In our view, the Tribunal took the view sustainable in law. In face of the view we take and in the light of the decisions, cited in paras 14 and 16 above, with which we respectfully agree, Sanghi Bros. case (supra), dismissed in limine, does not tilt the balance in favour of the Revenue. On the other hand, we hold that provision in question, as noted above, is declaratory and explanatory, and, being procedural in content and context, is retrospective like law of limitation.

19. The grounds as noted above are inutile and futile and have no material bearing on the question presented and projected.

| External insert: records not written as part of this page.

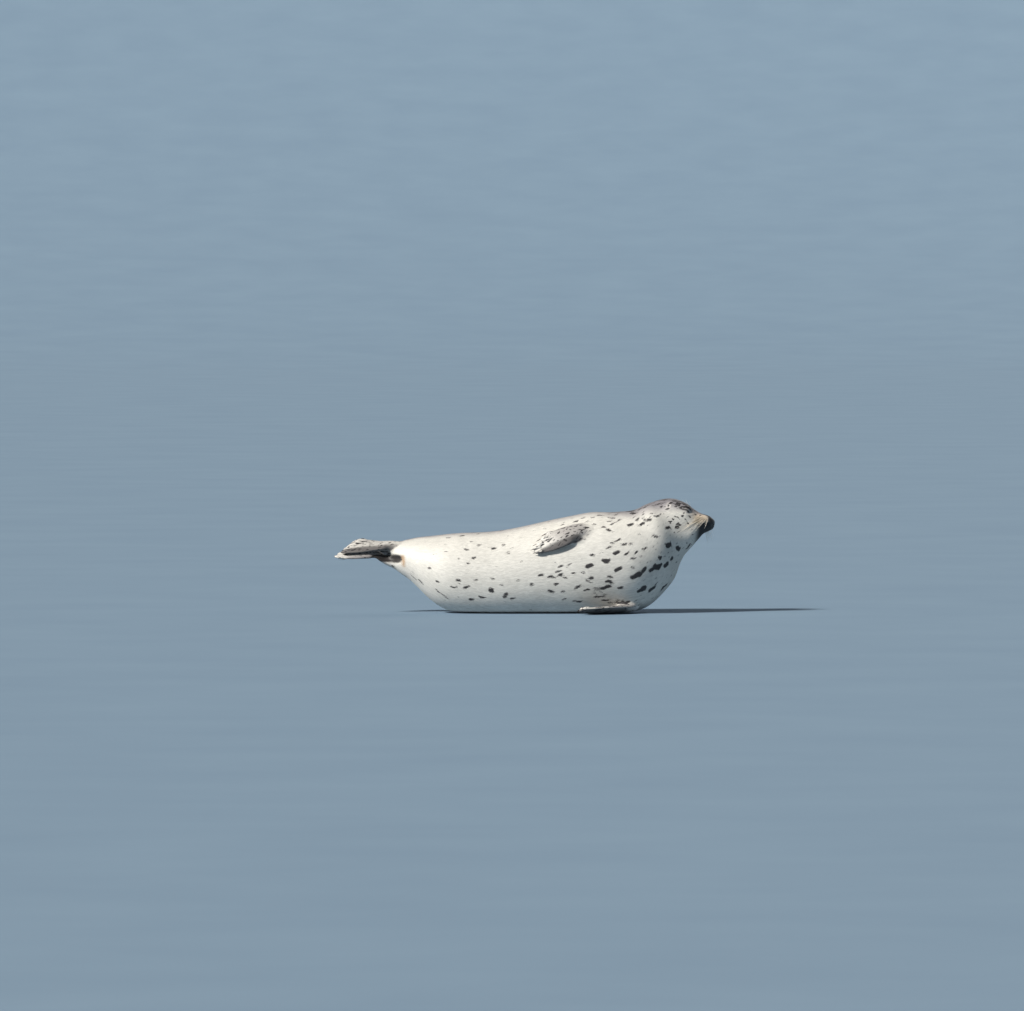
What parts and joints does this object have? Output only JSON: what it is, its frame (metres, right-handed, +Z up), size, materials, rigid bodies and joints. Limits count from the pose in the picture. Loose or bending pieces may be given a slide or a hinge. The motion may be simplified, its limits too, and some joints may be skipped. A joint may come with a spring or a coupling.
{
  "type": "harbor seal",
  "caption": "Life-size still model of a harbor seal hauled out on its left side, head and hind flippers raised in a curve.",
  "frame": {"origin": "on the floor under the middle of the trunk, on the flat that the seal lies on", "axes": "+X towards the head, -Y towards the belly side, +Z up off the floor"},
  "size_m": [1.4173, 0.3726, 0.4293],
  "materials": {
    "coat": "short dense silver-grey to cream fur with dark grey spots",
    "flipper_coat": "very short grey fur over webbed digits",
    "nose_skin": "bare black pebbled skin, damp",
    "eye": "wet, near-black, glossy",
    "claw": "dark grey-brown horn, worn satin"
  },
  "bodies": {
    "root": {"hips": "coat", "abdomen": "coat", "chest": "coat", "neck": "coat", "head": "coat", "muzzle": "coat", "nose": "nose_skin", "tail": "coat", "fore_flipper_right": "flipper_coat", "fore_flipper_left": "flipper_coat", "hind_flipper_right": "flipper_coat", "hind_flipper_left": "flipper_coat", "eye_right": "eye", "eye_left": "eye", "claw_fore_right_1": "claw", "claw_fore_right_2": "claw", "claw_fore_right_3": "claw", "claw_fore_right_4": "claw", "claw_fore_right_5": "claw", "claw_fore_left_1": "claw", "claw_fore_left_2": "claw", "claw_fore_left_3": "claw", "claw_fore_left_4": "claw", "claw_fore_left_5": "claw", "claw_hind_right_1": "claw", "claw_hind_right_2": "claw", "claw_hind_right_3": "claw", "claw_hind_right_4": "claw", "claw_hind_right_5": "claw", "claw_hind_left_1": "claw", "claw_hind_left_2": "claw", "claw_hind_left_3": "claw", "claw_hind_left_4": "claw", "claw_hind_left_5": "claw"}
  },
  "joints": []
}
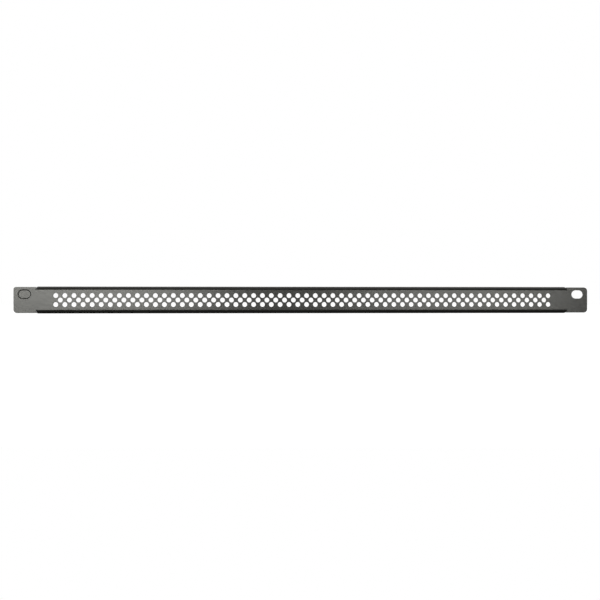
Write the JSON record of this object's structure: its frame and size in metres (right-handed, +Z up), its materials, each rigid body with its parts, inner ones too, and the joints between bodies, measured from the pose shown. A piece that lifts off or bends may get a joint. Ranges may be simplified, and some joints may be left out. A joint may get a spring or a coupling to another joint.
{
  "type": "vented rack blanking panel",
  "caption": "Half-unit vented blanking panel for a 19-inch equipment rack: one folded steel sheet with round vents and slotted ears.",
  "frame": {"origin": "midway between the two rack slots' centres, on the back of the ears, which lies against the rack", "axes": "+X along the panel towards the ear with the open slot, +Y into the rack, the way the flanges are folded, +Z up"},
  "size_m": [0.4826, 0.012, 0.0222],
  "materials": {
    "powder_coated_steel": "satin black powder coat"
  },
  "bodies": {
    "root": {"panel": "powder_coated_steel"}
  },
  "joints": []
}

20. In Parashuram Pottery Works Co. Ltd. vs. ITO 1977 CTR (SC) 32 : (1977) 106 ITR 1 (SC) : AIR 1977 SC 429, pertaining to IT Act, it is held that : “At the same time, it must be borne in mind that the policy of law is that there must be a point of finality in all legal proceedings, that stale issues should not be reactivated beyond stage and that lapse of time must induce repose in and set at rest judicial and quasi judicial controversies as it must in other spheres of human activity.”

21. On bestowal of our anxious consideration, we thus hold that there is no referable question of law as contained in these applications and noted above.

22. Consequently, we dismiss all these Misc. Civil Cases as devoid of merit but with no orders as to costs.

23. Counsel fee is, however, fixed at Rs. 750 for each side in each case, if certified.

24. Retain this order in Misc. Civil Case No. 458 of 1992 and place its copy each in the connected Misc. Civil Cases for ready reference.